At stake is the scalp of Bob McCartney, the most stringent Unionist critic of the Good Friday Agreement and the peace process. Last week, in words that must have sounded honey-sweet to Gerry Adams and Martin McGuinness, he assailed the deal as a "transitional" stage to Irish unity and but for the resistance of now departed colleagues would long ago have led a walk out from the Assembly of a sort that would have put Ian Paisley and his "rotating" DUP Executive confederates to shame.

The Provos will surely mourn his defeat but joy will be unconfined in Glengall Street if Bob falls and there will be enough to spare to take the bad look off losses elsewhere, as long that is, as there aren't more than one or two of them and they can be ascribed to non-agreement factors. Defeat for Bob, in this quintessential Unionist seat, will enable Trimble to say that the real pulse of his community beats for him.

Sylvia Hermon is trying hard not to exploit her marriage to the former RUC Chief Constable, Sir John. He has only canvassed once with her, at Bangor market but even so everyone seems to know about the connection. A former law lecturer at QUB, where she first met the current First Minister, she is appealing unashamedly to women Unionist voters to put one of their own sex in the House of Commons. Personable, wholesome and seemingly guileless she appears to be making a good impression on the doorsteps. Bob McCartney describes her as "pleasant, totally inexperienced and somewhat naive"; maybe but the consensus is that he has a real fight on his hands.

But what issues are exercising the people? "I don't hear anything about David Trimble's letter", Sylvia Hermon answers, "decommissioning is mentioned infrequently and top of the list is a wish for a change of MP". And then there is the local economic decline. "I ask people on the doorsteps what has the sitting MP done to improve things and the answer I get is not much."

There are probably more RUC families per square metre in North Down and policing reforms, she admits, crop up all the time on the doorsteps. The changes are hurting the RUC loyalists, especially the full-time reservists, those who are likely to be the first to get the chop when the changes begin.

The demoralisation of the RUC, rather than decommissioning, is figuring prominently in Bob McCartney's campaign. It has been responsible, he contends, for a worsening crime situation lcally. "Policing is totally inadequate, there's only one car between Holywood and Bangor", he complains. There have been paramilitary killings in Bangor and robberies, he says are now commonplace and people are blaming the Patten report.

He's also making an issue out of health cuts attributable to paramilitary shootings.

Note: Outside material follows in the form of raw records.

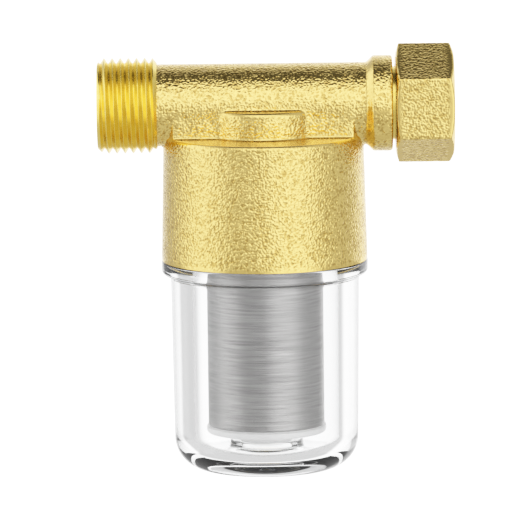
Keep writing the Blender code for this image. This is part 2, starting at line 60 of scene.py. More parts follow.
HEAD_LOW, HEAD_HIGH = box_mm("filter_head")
NUT_LOW, NUT_HIGH = box_mm("swivel_nut")
BOWL_HIGH = box_mm("filter_bowl")[1]
SLEEVE_LOW, SLEEVE_HIGH = box_mm("mesh_sleeve")

# Run: the horizontal tube with its fittings
RUN_Z = (NUT_LOW.z + NUT_HIGH.z) / 2
RUN_R = 9.15
RUN_BORE_R = 6.5
OUTLET_X = HEAD_LOW.x
NECK_END_X = HEAD_HIGH.x
NECK_R = 8.15
NECK_GROOVE_R = 7.3
NECK_GROOVE_X = (31.2, 33.0)
COLLAR_R = 10.65
COLLAR_X = (24.5, 28.8)
FLARE_X = 23.0
THREAD_END_X = -23.6
CAST_START_X = -24.9

# Threads
PIPE_PITCH = 1.814
PIPE_DEPTH = 1.162
PIPE_FLAT = 0.04  # share of the pitch that is flat at the crest, and again at the root
PIPE_CREST_R = HEAD_HIGH.z - RUN_Z
PIPE_ROOT_R = PIPE_CREST_R - PIPE_DEPTH
BOWL_PITCH = 3.0
BOWL_CREST_R = 19.95
BOWL_ROOT_R = 18.6
BOWL_THREAD_Z = (49.7, 57.9)
SOCKET_THREAD_Z = (47.0, 59.5)

# Cup, fairing and boss of the head
RIM_Z = HEAD_LOW.z
RIM_R = HEAD_HIGH.y
CUP_TOP_R = 22.3
SHOULDER_Z = 75.0
FAIRING_HALF_WIDTH = 8.95
FAIRING_R = 21.9
BOSS_R = 13.2
BOSS_TOP_Z = 81.2
BOSS_FILLET_R = 2.0

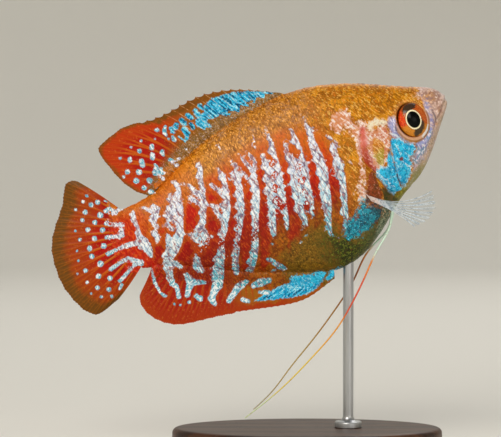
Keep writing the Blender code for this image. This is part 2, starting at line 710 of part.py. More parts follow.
def main():
    for obj in list(bpy.data.objects):
        bpy.data.objects.remove(obj)
    materials = {
        "skin": material("orange_skin", (0.80, 0.20, 0.04), 0.35),
        "jaw": material("pale_jaw", (0.62, 0.48, 0.36), 0.4),
        "cover": material("blue_gill_cover", (0.10, 0.50, 0.70), 0.3),
        "eye": material("dark_eye", (0.30, 0.12, 0.03), 0.08),
        "fin": material("red_orange_fin", (0.75, 0.16, 0.03), 0.4),
        "clear_fin": material("clear_fin", (0.75, 0.78, 0.80), 0.3),
        "feeler": material("golden_feeler", (0.85, 0.45, 0.10), 0.35),
        "base": material("walnut_base", (0.16, 0.08, 0.04), 0.45),
        "rod": material("steel_rod", (0.62, 0.63, 0.65), 0.3, 1.0),
    }
    fish = bpy.data.objects.new("fish_pose", None)
    bpy.context.scene.collection.objects.link(fish)
    fish.matrix_world = (
        Matrix.Translation((SNOUT_X * MM, 0, SNOUT_Z * MM))
        @ Matrix.Rotation(-math.radians(PITCH_DEG), 4, "Y")
    )
    make_head(materials, fish)
    make_trunk(materials, fish)
    make_dorsal_fin(materials, fish)
    make_anal_fin(materials, fish)
    make_tail_fin(materials, fish)
    make_pectoral_fin("pectoral_fin_right", -1, RIGHT_BEND, RIGHT_EDGE, materials, fish)
    make_pectoral_fin("pectoral_fin_left", 1, LEFT_BEND, LEFT_EDGE, materials, fish)
    make_feeler("pelvic_feeler_right", -1, RIGHT_FEELER, materials, fish)
    make_feeler("pelvic_feeler_left", 1, LEFT_FEELER, materials, fish)
    make_base(materials)
    make_rod(materials, fish)


main()
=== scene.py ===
# %% [markdown]
# # A dwarf gourami, life size, on a display stand
#
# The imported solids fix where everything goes: body, fins, feelers, base and rod.  This script adds the looks.
# It loads the solids first, so that each new piece can be set exactly where its solid is.

import math

import bpy
import numpy as np
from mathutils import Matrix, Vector


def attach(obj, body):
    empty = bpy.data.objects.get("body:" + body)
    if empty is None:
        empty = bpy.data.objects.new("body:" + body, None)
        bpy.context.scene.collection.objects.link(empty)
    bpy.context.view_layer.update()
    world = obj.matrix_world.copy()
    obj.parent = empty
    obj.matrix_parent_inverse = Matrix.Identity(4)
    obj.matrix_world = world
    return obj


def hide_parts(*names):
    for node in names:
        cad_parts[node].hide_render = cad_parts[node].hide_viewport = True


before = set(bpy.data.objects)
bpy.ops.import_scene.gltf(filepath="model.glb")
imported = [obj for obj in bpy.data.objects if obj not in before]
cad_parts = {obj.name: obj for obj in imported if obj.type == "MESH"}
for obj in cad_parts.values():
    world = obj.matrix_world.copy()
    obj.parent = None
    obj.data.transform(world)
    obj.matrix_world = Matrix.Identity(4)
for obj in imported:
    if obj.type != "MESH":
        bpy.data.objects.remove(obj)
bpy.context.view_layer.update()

# %% [markdown]
# ## The fish's own frame
#
# The fish hangs head-up, but its markings are easiest to place on a straight fish seen from its side.
# A place is given as in the solids: u millimetres behind the snout tip, h above the tip's level, and y
# towards the fish's left.  One turn and one shift then take every point to the display.

# %% From the fish's frame to the display
MM = 0.001
PITCH = math.radians(22.0)
SNOUT = np.array((23.5, 0.0, 59.6))


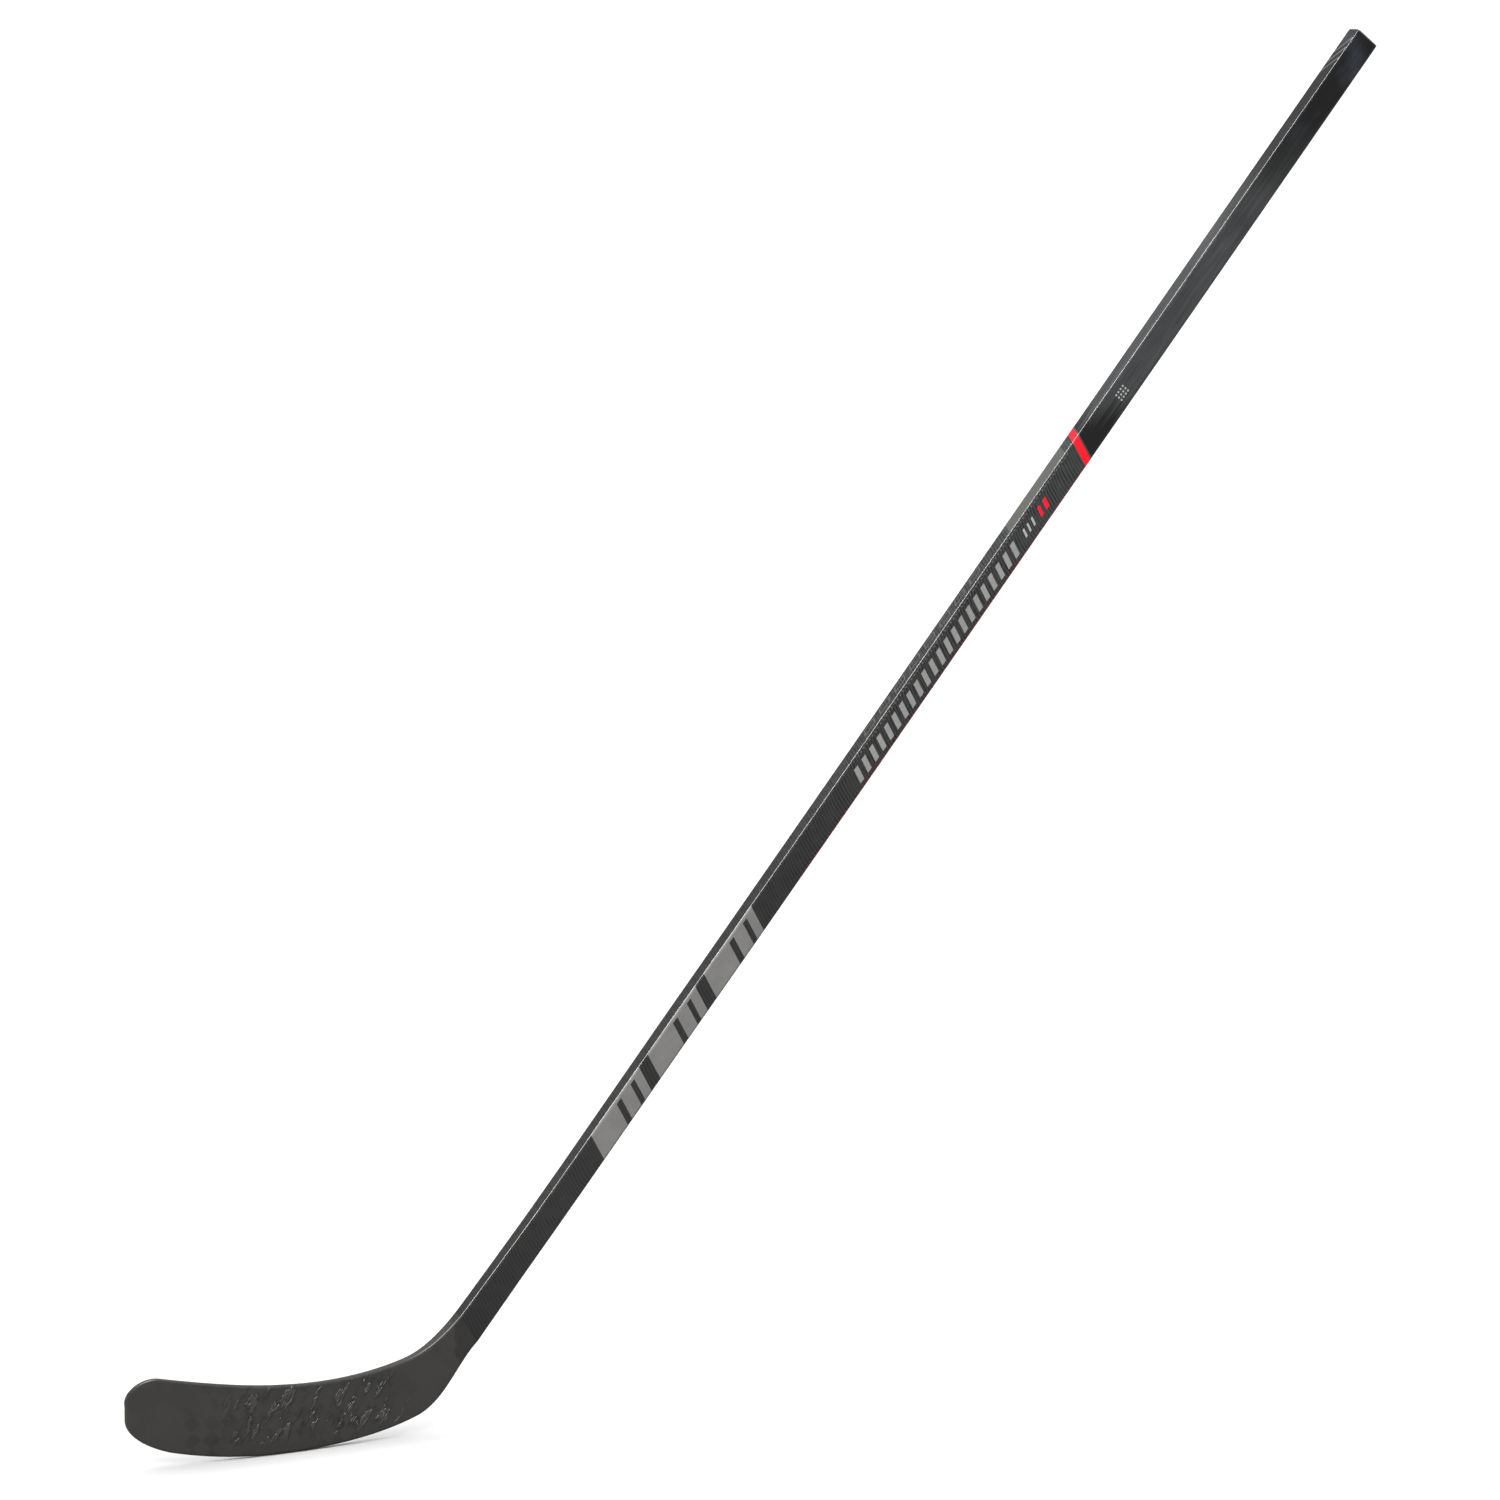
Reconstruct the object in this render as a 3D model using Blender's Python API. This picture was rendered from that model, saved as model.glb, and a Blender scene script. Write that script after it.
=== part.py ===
"""Left-handed one-piece composite ice hockey stick, standing in its playing pose.

The origin is where the sole touches the ice. +X runs along the ice from toe to shaft, +Z is up,
and the blade's face curves towards +Y. Metres throughout.
"""
import math

import bmesh
import bpy
from mathutils import Vector

MM = 0.001
GAP = 0.3 * MM

# The shaft: its axis leaves the ice at the lie angle.
LIE = math.radians(49.0)
SHAFT_FOOT = Vector((106.50 * MM, -2.2 * MM, 3.19 * MM))
SHAFT_DIR = Vector((math.cos(LIE), 0.0, math.sin(LIE)))
SHAFT_UP = Vector((-math.sin(LIE), 0.0, math.cos(LIE)))
SHAFT_END = 1587.0 * MM
SHAFT_WALL = 2.0 * MM
FLANGE_THICK = 1.6 * MM
TUBE_END = SHAFT_END - FLANGE_THICK - GAP
GRIP_START = 1130.0 * MM

# The seam between blade and shaft is cut at a slant: station = SEAM_MID + SEAM_SLOPE * width.
SEAM_MID = 112.0 * MM
SEAM_SLOPE = 0.355

# Shaft sections from the blade upwards: station, lower edge, upper edge, thickness.
SHAFT_SECTIONS = (
    (104.0 * MM, -12.0 * MM, 17.8 * MM, 15.6 * MM),
    (124.8 * MM, -12.0 * MM, 17.2 * MM, 15.8 * MM),
    (176.8 * MM, -12.0 * MM, 15.7 * MM, 16.3 * MM),
    (228.8 * MM, -12.4 * MM, 14.5 * MM, 16.7 * MM),
    (280.8 * MM, -12.6 * MM, 14.1 * MM, 17.0 * MM),
    (436.8 * MM, -12.6 * MM, 14.0 * MM, 17.9 * MM),
    (540.8 * MM, -13.1 * MM, 13.6 * MM, 18.3 * MM),
    (748.8 * MM, -13.3 * MM, 13.3 * MM, 19.0 * MM),
    (1664.0 * MM, -13.3 * MM, 13.3 * MM, 19.0 * MM),
)
SHAFT_CORNER = 2.7 * MM
LEAST_CORNER = 0.3 * MM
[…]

Orthopedic surgery, hip replacements for the arthritic elderly - and there are quite a few of them in places like Bangor and Holywood - have been halted at the Ulster Hospital because surgeons are spending all their time repairing the results of UVF and UDA punishments, he claims. Bairbre de Brun has to shoulder her share of the blame, he says. Martin McGuinness meanwhile is blatantly favouring the maintained Catholic sector at the expense of the Protestant state sector, he continues, and local schools are beginning to show the wear and tear. The linkage to the agreement is there but it is more indirect.

Stirring festering Unionist resentment at Sinn Fein holding down the two top jobs in the Executive may work next Thursday but there are two realities facing the sitting MP which must give him pause for thought. One is the fact that he has never been able to enthuse the voters of North Down. His victory in a by-election in 1995 came with just over 10,000 votes in a 38 per cent turnout. In 1997 he got just under 13,000 votes and in the Assembly election the following year only 8,000. His precessor Jim Kilfedder regularly polled between 18,000 and 20,000.

The other is that Alliance has opted out of the contest and is urging their 7,000 or so supporters to lend their votes to Lady Sylvia. Even if only half of them do and past voting figures are repeated then Bob will be out of a job.